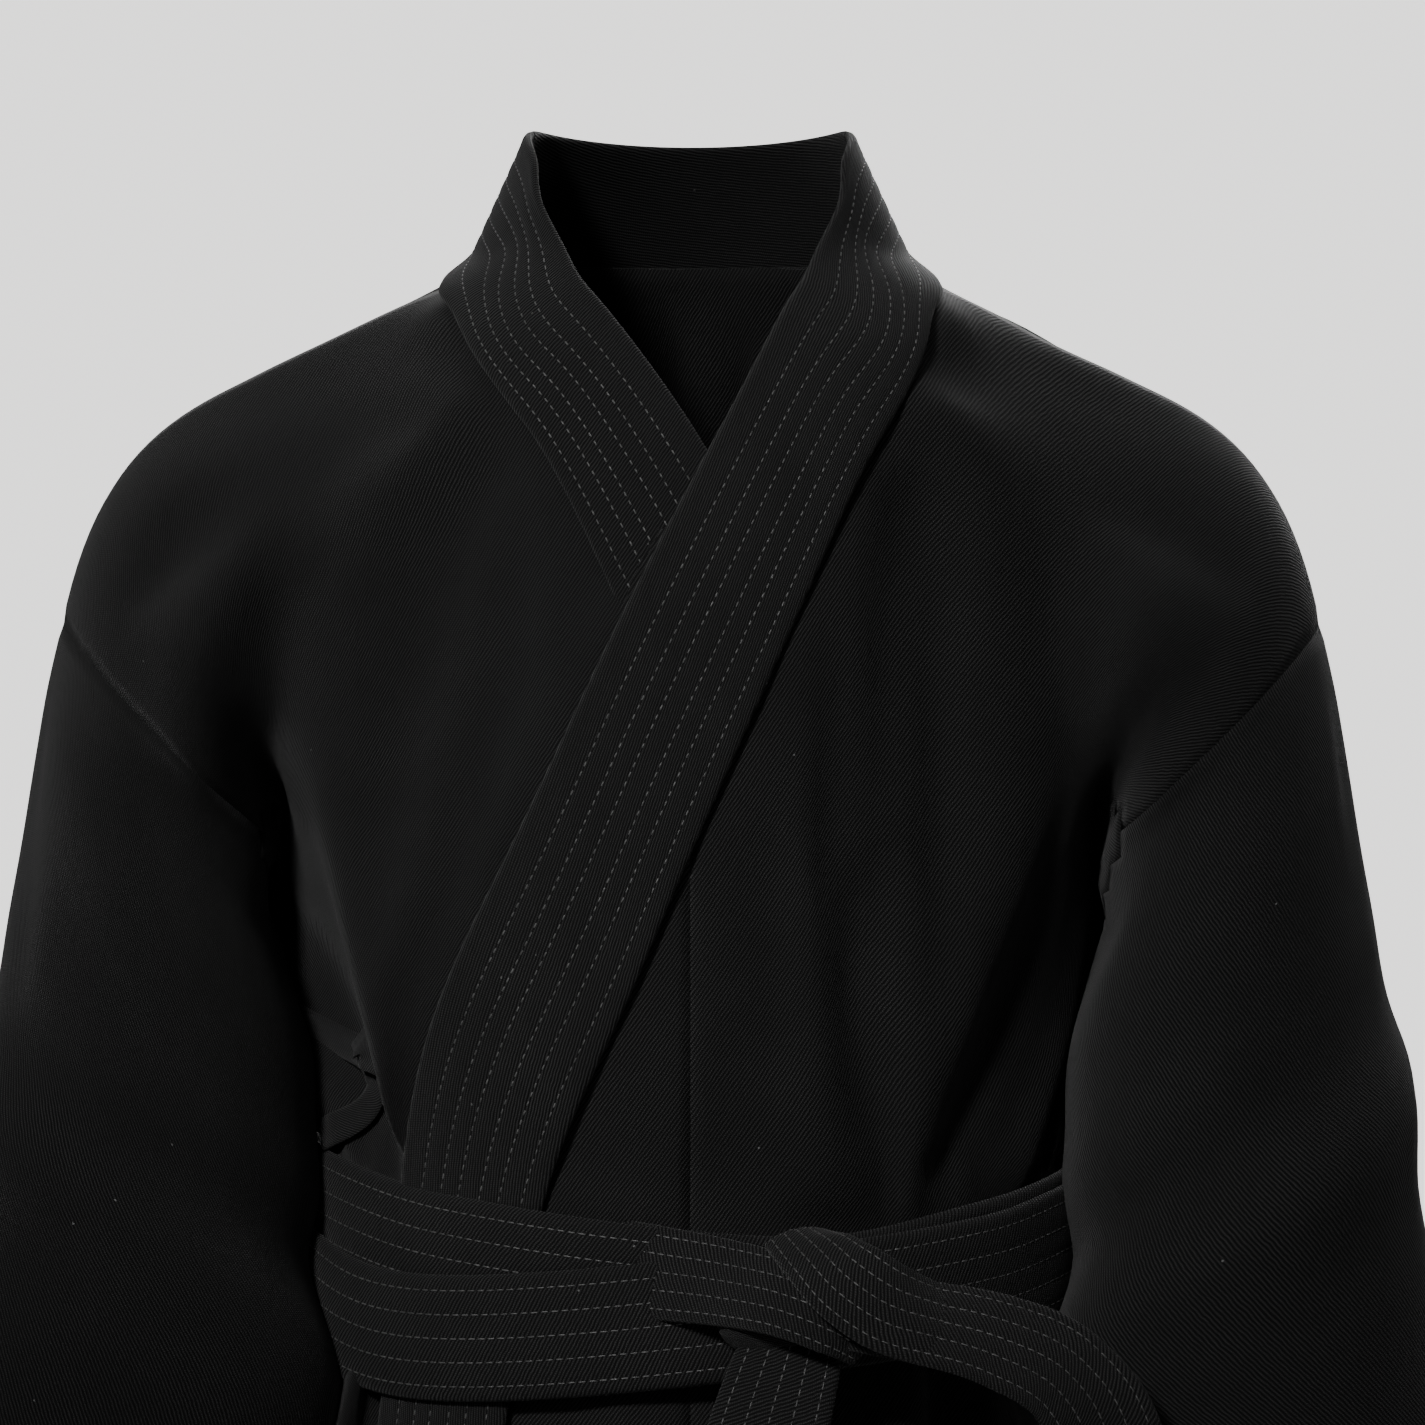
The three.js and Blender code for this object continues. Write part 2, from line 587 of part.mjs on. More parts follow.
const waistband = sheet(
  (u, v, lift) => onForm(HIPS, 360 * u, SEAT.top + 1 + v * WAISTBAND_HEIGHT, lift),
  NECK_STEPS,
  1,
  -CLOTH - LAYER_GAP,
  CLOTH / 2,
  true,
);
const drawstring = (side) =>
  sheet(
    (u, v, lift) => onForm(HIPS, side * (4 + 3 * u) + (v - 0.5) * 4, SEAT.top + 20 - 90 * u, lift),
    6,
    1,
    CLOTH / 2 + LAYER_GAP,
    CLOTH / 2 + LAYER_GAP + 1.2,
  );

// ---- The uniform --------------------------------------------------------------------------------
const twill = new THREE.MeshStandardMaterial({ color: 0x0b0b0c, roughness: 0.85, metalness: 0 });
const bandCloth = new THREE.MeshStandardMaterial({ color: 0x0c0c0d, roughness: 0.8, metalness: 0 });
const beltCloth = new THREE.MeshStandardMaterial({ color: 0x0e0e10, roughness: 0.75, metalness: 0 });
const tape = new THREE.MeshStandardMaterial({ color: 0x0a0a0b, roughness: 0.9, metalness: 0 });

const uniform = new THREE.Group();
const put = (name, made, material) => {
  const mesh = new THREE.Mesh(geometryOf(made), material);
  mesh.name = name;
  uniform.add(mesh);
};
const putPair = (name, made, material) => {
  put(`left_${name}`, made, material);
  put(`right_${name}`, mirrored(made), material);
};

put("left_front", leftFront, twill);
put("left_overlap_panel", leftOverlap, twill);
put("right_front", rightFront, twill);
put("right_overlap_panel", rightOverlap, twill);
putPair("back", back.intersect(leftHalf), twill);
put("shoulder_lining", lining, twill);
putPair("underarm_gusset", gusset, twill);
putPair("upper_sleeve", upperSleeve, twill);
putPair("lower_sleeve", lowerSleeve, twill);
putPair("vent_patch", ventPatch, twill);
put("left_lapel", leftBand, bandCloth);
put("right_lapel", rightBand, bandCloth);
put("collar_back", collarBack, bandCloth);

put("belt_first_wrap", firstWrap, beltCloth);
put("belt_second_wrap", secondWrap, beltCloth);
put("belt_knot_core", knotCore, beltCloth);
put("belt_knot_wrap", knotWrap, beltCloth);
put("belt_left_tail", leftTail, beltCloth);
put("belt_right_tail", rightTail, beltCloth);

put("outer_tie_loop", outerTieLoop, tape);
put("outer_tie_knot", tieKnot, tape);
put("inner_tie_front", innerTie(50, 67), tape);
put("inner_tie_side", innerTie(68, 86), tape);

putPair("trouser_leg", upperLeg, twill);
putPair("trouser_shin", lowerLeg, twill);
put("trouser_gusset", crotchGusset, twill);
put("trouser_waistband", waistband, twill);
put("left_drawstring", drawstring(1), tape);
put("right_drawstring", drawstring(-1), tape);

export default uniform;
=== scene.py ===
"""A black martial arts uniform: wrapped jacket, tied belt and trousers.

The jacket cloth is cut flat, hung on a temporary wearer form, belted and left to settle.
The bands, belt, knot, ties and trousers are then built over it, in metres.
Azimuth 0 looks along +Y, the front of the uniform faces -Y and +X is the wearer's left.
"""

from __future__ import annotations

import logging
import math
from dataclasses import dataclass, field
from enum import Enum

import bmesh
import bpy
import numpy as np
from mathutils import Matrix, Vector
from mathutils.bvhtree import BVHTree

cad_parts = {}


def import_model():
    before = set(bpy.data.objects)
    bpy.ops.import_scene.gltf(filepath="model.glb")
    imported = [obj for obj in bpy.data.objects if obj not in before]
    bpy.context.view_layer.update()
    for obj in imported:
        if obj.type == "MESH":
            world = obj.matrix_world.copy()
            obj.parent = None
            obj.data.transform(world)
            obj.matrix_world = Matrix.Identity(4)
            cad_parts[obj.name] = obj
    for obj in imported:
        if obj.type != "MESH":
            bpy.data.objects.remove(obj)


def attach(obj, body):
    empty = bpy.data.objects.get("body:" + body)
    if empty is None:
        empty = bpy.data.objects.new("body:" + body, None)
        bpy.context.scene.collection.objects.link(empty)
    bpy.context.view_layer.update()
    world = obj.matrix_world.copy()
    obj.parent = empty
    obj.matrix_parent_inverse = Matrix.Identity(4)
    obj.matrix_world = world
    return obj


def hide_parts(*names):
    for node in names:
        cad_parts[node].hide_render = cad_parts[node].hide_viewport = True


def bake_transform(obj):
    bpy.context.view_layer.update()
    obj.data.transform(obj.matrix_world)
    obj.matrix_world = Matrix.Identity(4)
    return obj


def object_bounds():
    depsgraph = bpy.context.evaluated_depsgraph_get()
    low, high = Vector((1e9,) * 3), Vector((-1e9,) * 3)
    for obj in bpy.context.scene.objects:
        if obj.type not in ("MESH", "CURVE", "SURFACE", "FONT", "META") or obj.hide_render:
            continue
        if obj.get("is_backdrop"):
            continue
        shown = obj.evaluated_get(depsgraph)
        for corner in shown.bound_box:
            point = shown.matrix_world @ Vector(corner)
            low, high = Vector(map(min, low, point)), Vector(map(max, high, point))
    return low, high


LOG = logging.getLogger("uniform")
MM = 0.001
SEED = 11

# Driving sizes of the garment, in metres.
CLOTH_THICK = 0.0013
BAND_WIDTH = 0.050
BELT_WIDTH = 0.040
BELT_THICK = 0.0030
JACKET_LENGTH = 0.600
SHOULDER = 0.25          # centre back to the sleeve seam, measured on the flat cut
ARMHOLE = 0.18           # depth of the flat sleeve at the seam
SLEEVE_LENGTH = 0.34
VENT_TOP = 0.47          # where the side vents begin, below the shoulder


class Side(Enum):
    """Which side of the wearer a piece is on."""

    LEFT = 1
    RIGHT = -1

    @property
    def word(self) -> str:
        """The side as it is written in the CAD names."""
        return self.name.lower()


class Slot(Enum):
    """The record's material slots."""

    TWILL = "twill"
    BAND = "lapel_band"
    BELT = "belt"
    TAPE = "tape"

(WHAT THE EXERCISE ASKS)
Write out the data exactly as it stands.

(ANSWER TO THIS TASK)
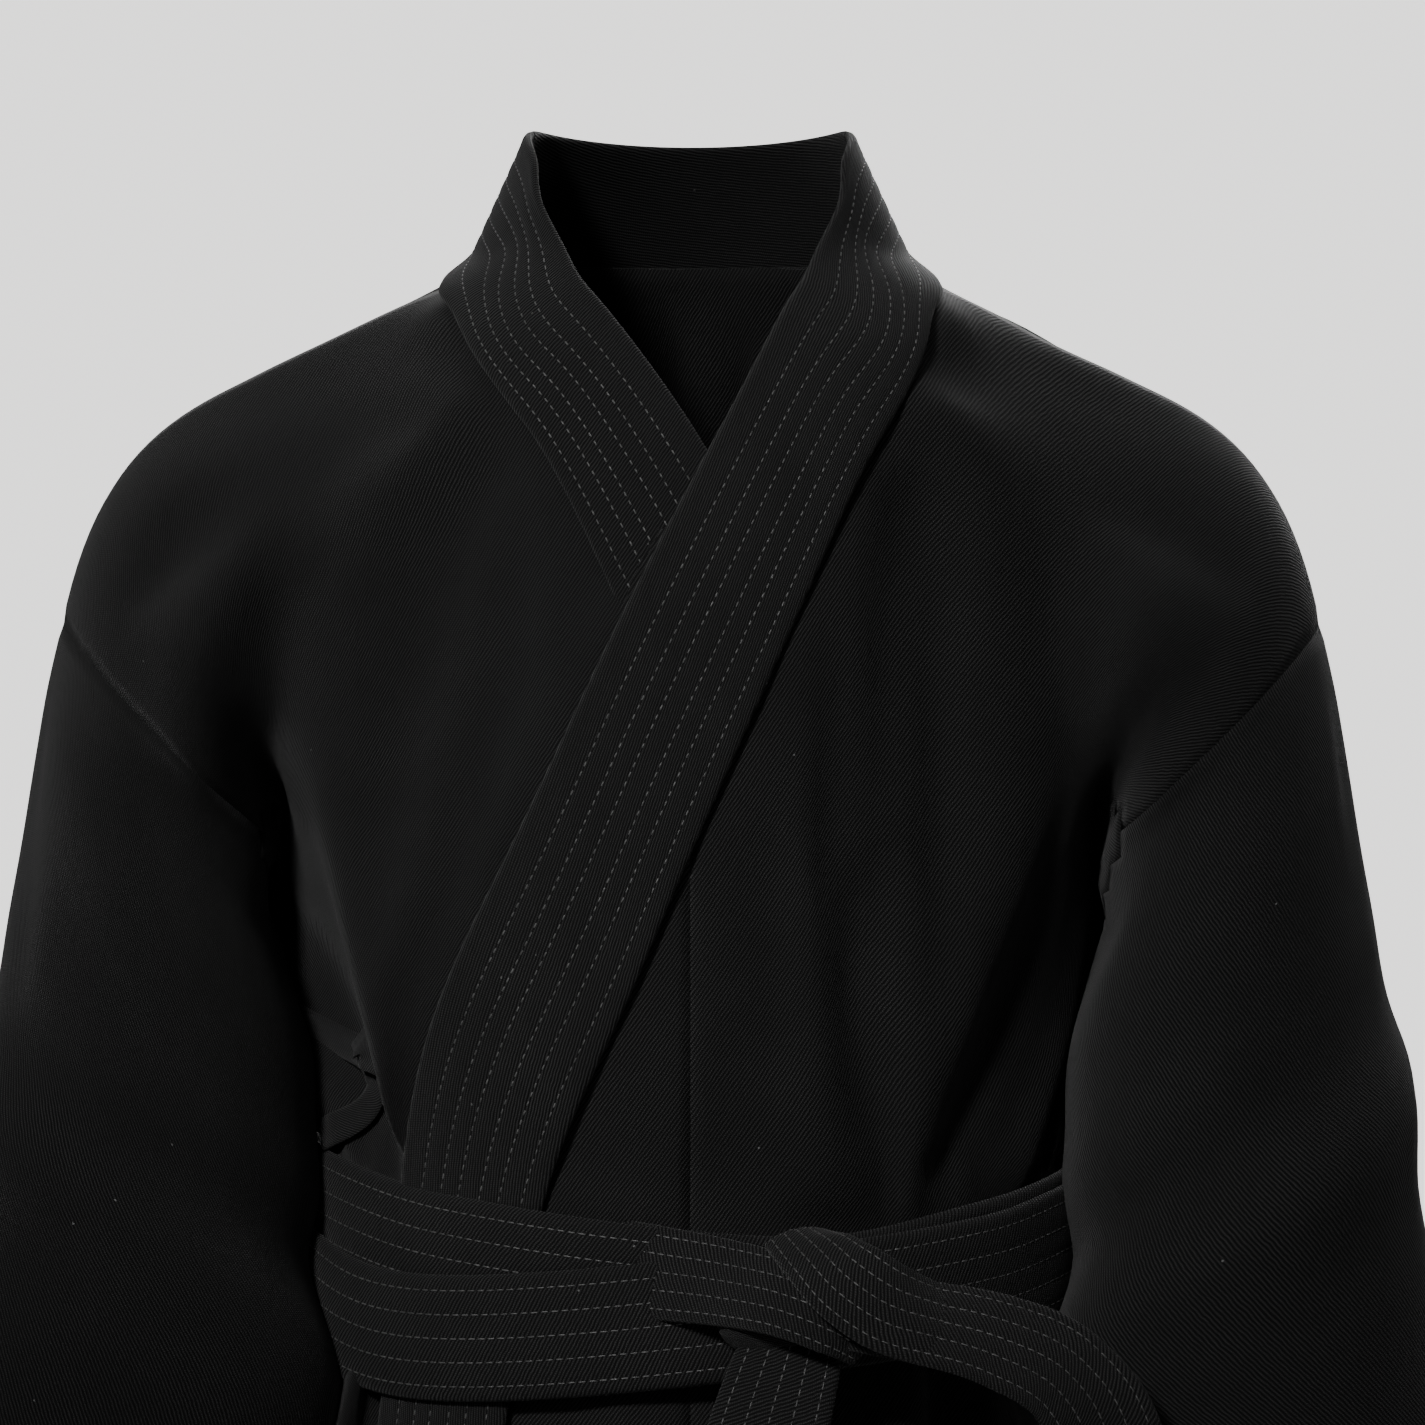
The three.js and Blender code for this object continues. Write part 2, from line 587 of part.mjs on. More parts follow.
const waistband = sheet(
  (u, v, lift) => onForm(HIPS, 360 * u, SEAT.top + 1 + v * WAISTBAND_HEIGHT, lift),
  NECK_STEPS,
  1,
  -CLOTH - LAYER_GAP,
  CLOTH / 2,
  true,
);
const drawstring = (side) =>
  sheet(
    (u, v, lift) => onForm(HIPS, side * (4 + 3 * u) + (v - 0.5) * 4, SEAT.top + 20 - 90 * u, lift),
    6,
    1,
    CLOTH / 2 + LAYER_GAP,
    CLOTH / 2 + LAYER_GAP + 1.2,
  );

// ---- The uniform --------------------------------------------------------------------------------
const twill = new THREE.MeshStandardMaterial({ color: 0x0b0b0c, roughness: 0.85, metalness: 0 });
const bandCloth = new THREE.MeshStandardMaterial({ color: 0x0c0c0d, roughness: 0.8, metalness: 0 });
const beltCloth = new THREE.MeshStandardMaterial({ color: 0x0e0e10, roughness: 0.75, metalness: 0 });
const tape = new THREE.MeshStandardMaterial({ color: 0x0a0a0b, roughness: 0.9, metalness: 0 });

const uniform = new THREE.Group();
const put = (name, made, material) => {
  const mesh = new THREE.Mesh(geometryOf(made), material);
  mesh.name = name;
  uniform.add(mesh);
};
const putPair = (name, made, material) => {
  put(`left_${name}`, made, material);
  put(`right_${name}`, mirrored(made), material);
};

put("left_front", leftFront, twill);
put("left_overlap_panel", leftOverlap, twill);
put("right_front", rightFront, twill);
put("right_overlap_panel", rightOverlap, twill);
putPair("back", back.intersect(leftHalf), twill);
put("shoulder_lining", lining, twill);
putPair("underarm_gusset", gusset, twill);
putPair("upper_sleeve", upperSleeve, twill);
putPair("lower_sleeve", lowerSleeve, twill);
putPair("vent_patch", ventPatch, twill);
put("left_lapel", leftBand, bandCloth);
put("right_lapel", rightBand, bandCloth);
put("collar_back", collarBack, bandCloth);

put("belt_first_wrap", firstWrap, beltCloth);
put("belt_second_wrap", secondWrap, beltCloth);
put("belt_knot_core", knotCore, beltCloth);
put("belt_knot_wrap", knotWrap, beltCloth);
put("belt_left_tail", leftTail, beltCloth);
put("belt_right_tail", rightTail, beltCloth);

put("outer_tie_loop", outerTieLoop, tape);
put("outer_tie_knot", tieKnot, tape);
put("inner_tie_front", innerTie(50, 67), tape);
put("inner_tie_side", innerTie(68, 86), tape);

putPair("trouser_leg", upperLeg, twill);
putPair("trouser_shin", lowerLeg, twill);
put("trouser_gusset", crotchGusset, twill);
put("trouser_waistband", waistband, twill);
put("left_drawstring", drawstring(1), tape);
put("right_drawstring", drawstring(-1), tape);

export default uniform;
=== scene.py ===
"""A black martial arts uniform: wrapped jacket, tied belt and trousers.

The jacket cloth is cut flat, hung on a temporary wearer form, belted and left to settle.
The bands, belt, knot, ties and trousers are then built over it, in metres.
Azimuth 0 looks along +Y, the front of the uniform faces -Y and +X is the wearer's left.
"""

from __future__ import annotations

import logging
import math
from dataclasses import dataclass, field
from enum import Enum

import bmesh
import bpy
import numpy as np
from mathutils import Matrix, Vector
from mathutils.bvhtree import BVHTree

cad_parts = {}


def import_model():
    before = set(bpy.data.objects)
    bpy.ops.import_scene.gltf(filepath="model.glb")
    imported = [obj for obj in bpy.data.objects if obj not in before]
    bpy.context.view_layer.update()
    for obj in imported:
        if obj.type == "MESH":
            world = obj.matrix_world.copy()
            obj.parent = None
            obj.data.transform(world)
            obj.matrix_world = Matrix.Identity(4)
            cad_parts[obj.name] = obj
    for obj in imported:
        if obj.type != "MESH":
            bpy.data.objects.remove(obj)


def attach(obj, body):
    empty = bpy.data.objects.get("body:" + body)
    if empty is None:
        empty = bpy.data.objects.new("body:" + body, None)
        bpy.context.scene.collection.objects.link(empty)
    bpy.context.view_layer.update()
    world = obj.matrix_world.copy()
    obj.parent = empty
    obj.matrix_parent_inverse = Matrix.Identity(4)
    obj.matrix_world = world
    return obj


def hide_parts(*names):
    for node in names:
        cad_parts[node].hide_render = cad_parts[node].hide_viewport = True


def bake_transform(obj):
    bpy.context.view_layer.update()
    obj.data.transform(obj.matrix_world)
    obj.matrix_world = Matrix.Identity(4)
    return obj


def object_bounds():
    depsgraph = bpy.context.evaluated_depsgraph_get()
    low, high = Vector((1e9,) * 3), Vector((-1e9,) * 3)
    for obj in bpy.context.scene.objects:
        if obj.type not in ("MESH", "CURVE", "SURFACE", "FONT", "META") or obj.hide_render:
            continue
        if obj.get("is_backdrop"):
            continue
        shown = obj.evaluated_get(depsgraph)
        for corner in shown.bound_box:
            point = shown.matrix_world @ Vector(corner)
            low, high = Vector(map(min, low, point)), Vector(map(max, high, point))
    return low, high


LOG = logging.getLogger("uniform")
MM = 0.001
SEED = 11

# Driving sizes of the garment, in metres.
CLOTH_THICK = 0.0013
BAND_WIDTH = 0.050
BELT_WIDTH = 0.040
BELT_THICK = 0.0030
JACKET_LENGTH = 0.600
SHOULDER = 0.25          # centre back to the sleeve seam, measured on the flat cut
ARMHOLE = 0.18           # depth of the flat sleeve at the seam
SLEEVE_LENGTH = 0.34
VENT_TOP = 0.47          # where the side vents begin, below the shoulder


class Side(Enum):
    """Which side of the wearer a piece is on."""

    LEFT = 1
    RIGHT = -1

    @property
    def word(self) -> str:
        """The side as it is written in the CAD names."""
        return self.name.lower()


class Slot(Enum):
    """The record's material slots."""

    TWILL = "twill"
    BAND = "lapel_band"
    BELT = "belt"
    TAPE = "tape"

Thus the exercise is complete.